[Air-L] cfp - Digital Chinese Diaspora - Panel for CSAA 2017, Wellington NZ
Haiqing Yu
h.yu at unsw.edu.au
Thu Jun 1 19:07:23 PDT 2017
CFP—Panel on “Social/Digital Media and New Formations of Chinese Diaspora”
Cultural Studies Association of Australasia (CSAA) 2017 conference<http://csaa.asn.au/about/csaa-annual-conference/csaa-annual-conference-2017/> (6-8 December 2017, Massey University, Wellington, New Zealand)
Panel convened by:
Haiqing Yu (Associate Professor of Chinese media and culture, University of New South Wales Australia), h.yu at unsw.edu.au<mailto:h.yu at unsw.edu.au>
Wanning Sun (Professor of Chinese media and communication, University of Technology Sydney, Australia), wanning.sun at uts.edu.au<mailto:wanning.sun at uts.edu.au>
This panel aims to bring together original research papers from a diversified range of disciplines in arts, humanities, and social sciences to examine the role of digital and social media platforms and practices in forging news ways of civic engagement among the highly diversified and stratified Chinese diaspora around the world. Key issues to be discussed include:
* What are the newly emerging digital and mobile communication practices among Chinese diasporas and how do they impact on their social and political life in their host countries;
* To what extent do these digital practices create new forms of civic engagement and enable Chinese migrant communities to participate in public life in their host city/country;
* What are political, social and economic impacts of their flexible place-making practices via digital and mobile platforms among the Chinese diaspora (such as the widespread use of WeChat) on their host countries and societies—both opportunities and challenges?
Existing scholarship on Chinese diaspora and diaspora media has focused on how the Chinese diaspora use various media and communication platforms and networks to maintain connections to the “Motherland” and to reconstitute the home abroad. Recent work has traced new developments in diaspora Chinese media, updated the current landscape of diasporic Chinese media and communication (particularly with the proliferation of digital platforms and new modes of communication), and documented the impact of China’s soft power initiatives and “going global” policy. It has also pointed to a new, and seemingly intractable, tension: the emergence of stronger links between new migrants in the diaspora and China in on the one hand, and a continuous desire for a global, postmodern and hybrid Chinese diasporic identity, on the other. This tension is played out in the process of media production, circulation, and consumption, and it manifests itself most acutely through individual digital media practices in the cyberspace and on mobile devices.

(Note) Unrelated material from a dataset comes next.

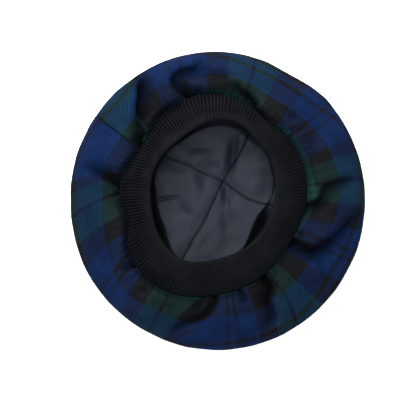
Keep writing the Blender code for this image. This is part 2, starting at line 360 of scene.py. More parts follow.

This panel takes a critical look at Chinese digital diaspora’s embodied and emplaced media and cultural practices mediated via social/digital media, as they negotiate their transcultural, transnational and yet geo-local identity, networks, relationships, and politics. We call for papers that will examine everyday patterns and strategies, sacrifices, and ingenuity of Chinese digital diaspora of various human variables (age, gender, sexuality, class, ethnicity, race, disability, and linguistics), as they live out the cosmopolitan identity and lifestyle through both online and offline encounters with real people. We encourage critical analyses of social inclusion/exclusion and power relations embedded in place-making practices of Chinese digital diaspora and how such digitally mediated place-making practices impact on their citizenship accumulation and sociopolitical life in their host countries and communities. It is our hope that papers in this panel will update our understanding of the Chinese digital diaspora in the era of China’s rise, contribute to the theorization on flexible and digital citizenship, and above all, draw out real and potential implications of these insights on Australian, New Zealand and other host countries’ public life, especially in regard to the national aims of strengthening democracy, building cohesion in a multicultural society, and developing cultural, trade and economic relations with China.
Please submit your proposed title, abstract (200 words), and a brief bio (50 words) to A/Prof. Haiqing Yu h.yu at unsw.edu.au<mailto:h.yu at unsw.edu.au> by 15 July 2017. Please put “Paper proposal for CSAA panel on digital Chinese diaspora” in the subject line. Acceptance of proposals will be notified by the end of July.